The Canada Pension Plan Investment Board is counting on increasing global demand for reputable private schools in its latest investment in an education company.

The country's largest pension fund said Tuesday that it would invest in the privatization of Hong Kong-based Nord Anglia Education Inc., alongside current majority owner Baring Private Equity Asia. The company operates 43 international schools in 15 global markets that educate more than 37,000 students from kindergarten through to the end of high school.

CPPIB said the deal values Nord Anglia at $4.3-billion (U.S.) including debt, with an implied equity value of about $3.5-billion. Banks will be providing debt funding as part of the deal.

The international private school system is "highly fragmented," said Deborah Orida, head of private equity in Asia for CPPIB, noting that more than 85 per cent of the space is made up of single-school operators serving their local markets. The investors plan to build on Nord Anglia's existing network of locations – many of which are at full enrolment. The company also believes a wider network of schools helps attract talented young teachers who are drawn to the freedom to move between countries.

Nord Anglia has schools in Asia, Europe, the Middle East and North America and focuses on building and acquiring new campuses in locations with plenty of foreign direct investment, rising disposable incomes and large expatriate populations. Just under two-thirds of the students at Nord Anglia schools are ex-pats.

"I think education is one of the things – particularly in Asia – that we see people are willing to spend on, and it would be one of the last things people cut," Ms. Orida said. "That makes it a stable, resilient business in a growing market."

For CPPIB, the deal also ticks a few other boxes, including geographic diversification and the relatively consistent cash flow that comes from students' tuition fees.

As a business, Nord Anglia has been back and forth between public and private markets in the past decade. Baring Asia Private Equity first privatized the business in a $360-million deal in 2008 and later took the brand into new markets, including the U.S. In 2014, Baring raised $304-million in a public market IPO on the New York Stock Exchange, which valued the business at $1.7-billion, according to a Reuters report.

Instead of exiting the business over time, Baring has maintained about a 67-per-cent controlling stake. Ms. Orida said that CPPIB, Baring and Nord Anglia's management team see the potential to expand the business more quickly and efficiently outside the public markets.
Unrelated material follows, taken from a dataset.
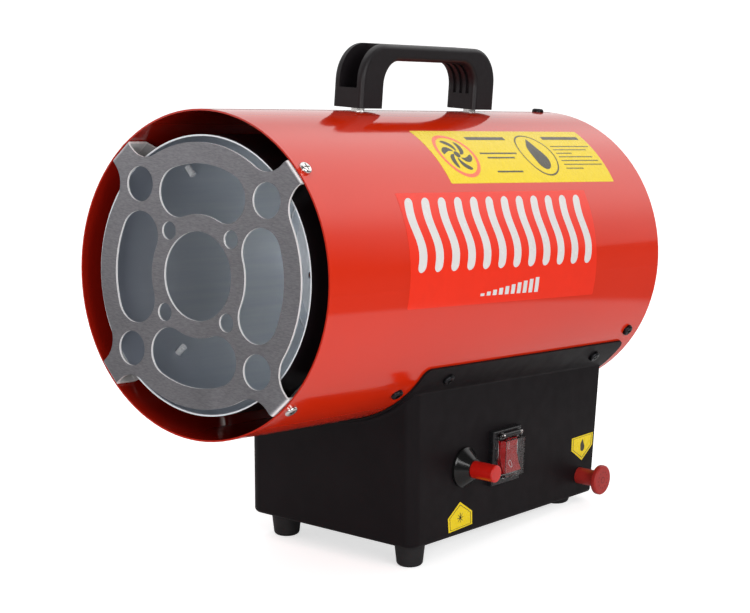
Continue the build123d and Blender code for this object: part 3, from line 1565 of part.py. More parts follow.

CPPIB was familiar with the business through its investments in Baring's private equity funds. Ms. Orida said that CPPIB had been interested in Nord Anglia for several years, first as a public market investment, and then, after she became head of Asian private equity in June last year, as a direct investment.

"In many of their markets, they still have further opportunity for growth. Whether it be in parts of China, Southeast Asia, even in the Middle East, their schools are at capacity," Ms. Orida said. "The safest growth is expanding an existing school, because you've already built your reputation in that market."